Action 17. The Commission will continue its efforts to establish and implement a market access strategy coherent with its growth and jobs and sustainable development objectives, ensuring access to raw materials internationally and supporting the elimination of tariff and non-tariff barriers. 18. The Commission will launch a dialogue with interested third countries to address technical, regulatory and related issues. |

e) Communication and information

- Communication and image represent important factors contributing to forest-based industries competitiveness. Knowledge levels on forest products and forest-based industries should be improved.

- Communication measures supported and implemented by the industry sector are essential to highlight the characteristics s of the forest-based sector.

- Public-sector institutions, universities and industry can contribute to analysis of and building knowledge on these industries.

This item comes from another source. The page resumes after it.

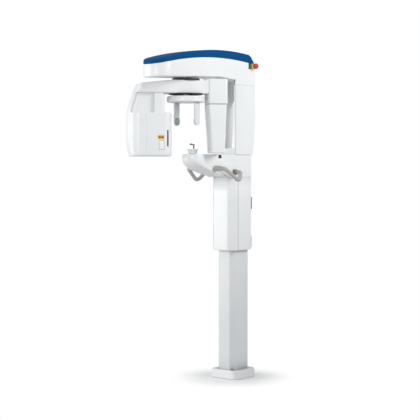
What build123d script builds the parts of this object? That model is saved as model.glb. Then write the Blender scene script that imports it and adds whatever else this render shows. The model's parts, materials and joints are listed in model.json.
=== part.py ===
from build123d import *
import os

os.makedirs("parts", exist_ok=True)

# A floor-standing panoramic x-ray machine, in millimetres. +Z is up, the patient
# stands on the -Y side and the wall is behind, on the +Y side. The origin is the
# centre of the four floor anchors, on the floor.

# ---- driving dimensions ---------------------------------------------------------

# fixed column: a C-shaped profile, open at the rear
column_half = 74.0
column_front = -80.0
column_rear = 86.0
column_wall = 5.0
column_chamfer = 30.0
column_top = 1250.0
column_slot_half = 50.0

# foot
floor_plate_thick = 12.0
anchor_half_x = 90.0
anchor_half_y = 70.0
anchor_hole_r = 7.0
base_half = 115.0
base_front = -97.0
base_rear = 133.0
base_height = 60.0
base_corner = 40.0
base_wall = 4.0

# wall bracket
wall_face = 135.0
bracket_low = 1155.0
bracket_high = 1240.0
bracket_half = 70.0
wall_hole_r = 4.5
wall_hole_half_x = 60.0
wall_hole_half_z = 27.0

# carriage levels at rest, each counted from the one below
cover_bottom = 880.0
cover_height = 498.0
shelf_height = 152.0
sill_height = 42.0
window_height = 331.0
lintel_height = 97.0

# carriage widths and depths
cover_half = 102.0
cover_front = -120.0
cover_chamfer = 42.0
cover_seam = -54.0
cover_wall = 3.0
spine_lip = 1.0
spine_front = -85.0
spine_rear_low = 103.0
spine_rear = 130.0
spine_wall = 4.0
jamb_thick = 15.0
recess_y = 50.0
side_plate_thick = 8.0

# lift
lift_down = 630.0
stage_length = 550.0
outer_tube_r = 30.0
middle_tube_r = 24.0
inner_tube_r = 18.0
tube_wall = 3.0
rail_width = 15.0
rail_depth = 8.0
mast_half = 47.0

# overhead arm
axis_reach = 478.0
nose_reach = 357.0
arm_rise_front = 12.0
arm_rise_rear = 42.0
arm_step = 30.0
cap_level_front = 92.0
cap_level_mid = 168.0
cap_level_rear = 147.0
cap_rise_front = 26.0
cap_rise_mid = 55.0
cap_rise_rear = 65.0
cap_slope = 56.0
arm_wall = 4.0
beam_level = 48.0
beam_height = 40.0
beam_thick = 12.0

# rotation unit
rotation_slide_range = 10.0
shaft_r = 50.0
shaft_bore_r = 42.0
post_r = 25.0
bearing_r = 65.0
big_pulley_r = 75.0
small_pulley_r = 16.0
pulley_spacing = 130.0
belt_thick = 2.0
collar_r = 90.0
collar_height = 14.0

# rotating C-arm, drawn with the sensor end on local +X
rest_angle = 55.0
c_gap = 4.0
c_fall_tube = 23.0
c_rise_sensor = 12.0
c_depth = 86.0
tube_end_centre = 302.0
tube_end_r = 95.0
sensor_half = 64.0
sensor_in = 139.0
sensor_out = 269.0
sensor_above_shelf = 6.0
sensor_upper_height = 164.0
sensor_taper_in = 19.0
sensor_taper_out = 12.0
tube_below_shelf = 16.0
tube_height = 282.0
tube_in = 105.0
tube_corner = 58.0
band_half = 51.0
band_thick = 28.0
shell = 4.0

# head support
support_r = 124.0
support_height = 39.0
support_gap = 17.0
blade_reach = 88.0
blade_length = 150.0
blade_width = 50.0
blade_thick = 12.0

# shelf
nose_half = 80.0
shelf_tip_ahead = -4.0
shelf_tip_height = 30.0
shelf_waist_half = 72.0
shelf_waist_behind = 128.0
shelf_shoulder_behind = 288.0
shelf_wall = 4.0

# handles
handle_r = 14.0
handle_bend_r = 34.0
handle_cone_r = 26.0
handle_cone_tip_r = 17.0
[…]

Action 19. Member States, regional authorities, academic and educational institutions will be invited to cooperate within multinational networks in order to examine and ensure the follow-up of long-term changes in the forest-based industries. |

[1] COM(2005) 474 final

[2] COM(2006) 302 final

[3] as defined by the Ministerial Conference for the Protection of Forests in Europe Resolutions from Lisbon and Vienna on Sustainable Forest Management

[4] European Declaration on Paper Recovery

[5] COM (2008)19 final

[6] COM(2006)841 final

[7] COM(2007)528, COM(2007)529, COM(2007)530, COM(2007)531, COM(2007)532

[8] In particular COM (2008) 16 final

[9] The Beverage Carton Manufacturers have adopted in July 2007 a Commitment to achieve 100% traceability of all wood used in their manufacture worldwide.